Baltimore Museum of Art
Yesterday I took the train to Baltimore to see the Matisse/Diebenkorn exhibit at the Baltimore Museum of Art. Wow! but no photos allowed, so I’ll talk a bit about it at the end of the post. But…the Cone Collection! I had totally forgotten it was there too. The Gauguin cellist, above, stopped me in my tracks.
The Cone sisters amassed an amazing collection of early 20th century art. Plenty of Matisse, like the figures and dancer above.
I loved this tiny Renoir landscape.
And I had never seen this Van Gogh landscape either. The brush strokes are almost like stitching.
The museum also has many other rooms of modern art, and the painted wood relief sculptures above, by Gertrude Greene and Burgoyne Diller, reminded me of something Nina would do.
I’m keeping in mind this portrait by Max Beckmann for my self-portrait series.
There are also smaller collections of European and African and Asian art. I thought this mask from Angola complemented Raphael’s luminous and also enigmatic painting.
But my very favorite item outside the Matisse/Diebenkorn exhibit was this cabinet decorated with reverse painted glass by Richard Lee.
I was introduced to Richard Diebenkorn by Nina in 1976 when he had a retrospective at the Whitney (she was working there at the time).

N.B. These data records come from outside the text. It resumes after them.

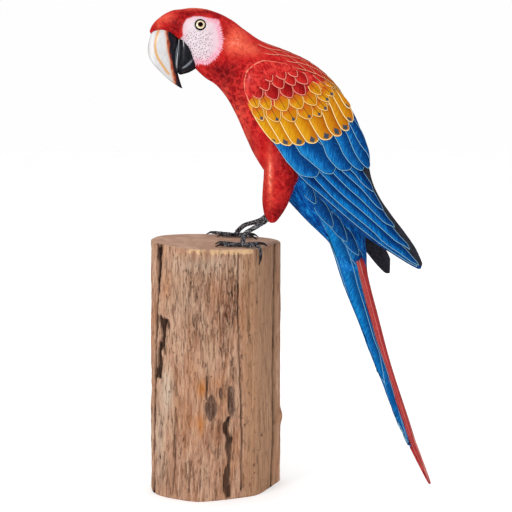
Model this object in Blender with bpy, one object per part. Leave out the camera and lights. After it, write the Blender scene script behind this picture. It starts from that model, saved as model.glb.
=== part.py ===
"""A carved and painted wooden scarlet macaw, perched on a short length of natural log.

The bird faces -X, its tail hangs towards +X, and its left side faces -Y. The origin lies
in the log's sawn bottom face, on the bird's middle plane. Shapes are written down in
millimetres and turned into metres by MM when a mesh is made.
"""
import math

import bmesh
import bpy
from mathutils import Matrix, Vector

MM = 0.001
FIT_GAP = 0.32          # clearance between touching pieces, in millimetres

# The log: a rough block sawn a little out of square at the top.
LOG_TOP = 253.0         # height of the top face above the origin
LOG_TOP_RUN_X = -0.058  # the top falls towards the tail
LOG_TOP_RUN_Y = 0.057   # and rises towards the bird's right side
LOG_CHAMFER = 2.2
LOG_TAPER = 0.97        # the top is a little smaller than the foot on the head's side
LOG_OUTLINE = [(-67, 5), (-65.5, -9), (-58, -23), (-40, -37), (-20, -46), (4, -41), (24, -34),
               (39, -26), (50, -8), (59, 10), (66, 27), (60, 40), (40, 47), (12, 49),
               (-18, 45), (-42, 36), (-60, 22)]

# The body from forehead to rump: dorsal x z, ventral x z, half width.
BODY_STATIONS = [
    (-65, 461, -63.8, 456.8, 2),
    (-60.5, 468.6, -57.5, 458.2, 8.6),
    (-52, 476, -48.5, 458.4, 13),
    (-42.5, 480.8, -41, 455.6, 16),
    (-33, 482, -32, 450.5, 18),
    (-24, 483.3, -23.5, 439, 19.5),
    (-13, 482.8, -19.5, 425, 20.5),
    (-2, 480, -10.6, 415.6, 20.8),
    (10, 475, 0, 408.6, 21),
    (25, 465.8, 10.6, 396, 22.2),
    (45.2, 452.2, 20.2, 378.6, 25),
    (68.5, 443, 29.4, 357.6, 28.2),
    (91, 432.8, 37, 341, 30.2),
    (110.5, 418, 46.6, 325.4, 30.6),
    (125, 401, 57.4, 310.4, 30),
    (133.5, 381, 69, 296.8, 28.5),
    (137, 358, 80.5, 284, 26.2),
    (142, 332, 91.5, 272.5, 23.6),
    (146, 304, 102.5, 262, 21),
    (149, 278, 112.5, 251.5, 18.2),
    (150, 257, 119, 238, 16.4),
    (150.5, 240, 123, 226, 15.2),
]
BODY_SQUARENESS = 2.25  # exponent of the body's oval sections
RING_POINTS = 20
BODY_REFINE = 1         # sections added between two stations

# Where the body is parted: a point on the cut and the cut's direction, as x z.
NECK_FRONT_CUT = ((4, 444), (0.97, -0.24))
NECK_REAR_CUT = ((46, 405), (0.80, -0.60))
RUMP_CUT = ((112, 312), (0.50, -0.866))

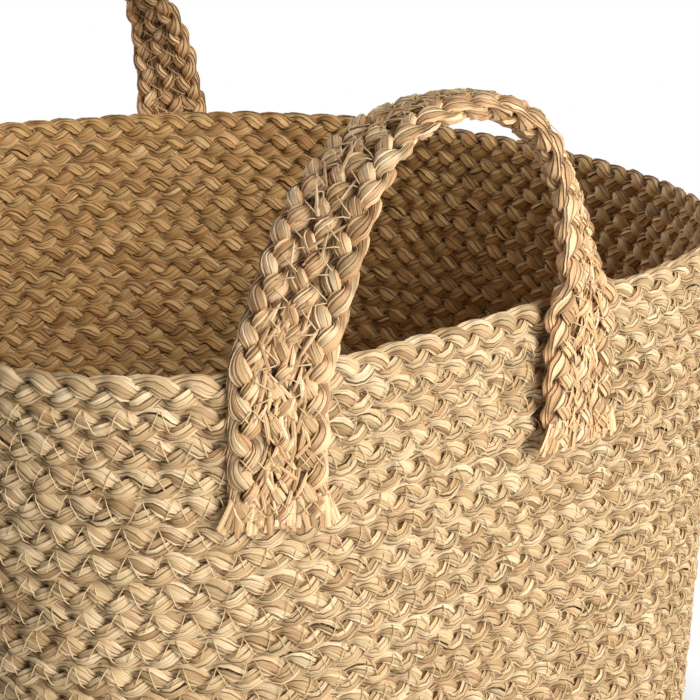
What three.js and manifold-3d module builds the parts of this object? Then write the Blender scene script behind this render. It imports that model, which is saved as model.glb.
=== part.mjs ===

You can see a selection of the work on view now in Baltimore on the website, here, but as is true with any artist that works large scale, a reproduction can’t even begin to give the experience of the actual work. Matisse was an inspiration to Diebenkorn throughout his painting life, and the juxtapositions of the works makes that clear. Both artists: just wow.
There are plenty of figural drawings, too, and one common element was the reworking of the page in a way that layered all the different lines of the different attempts. An example of Matisse’s work is below, a reminder that even great artists do not achieve satisfaction or perfection even after many lines have been drawn. They just keep working to get there.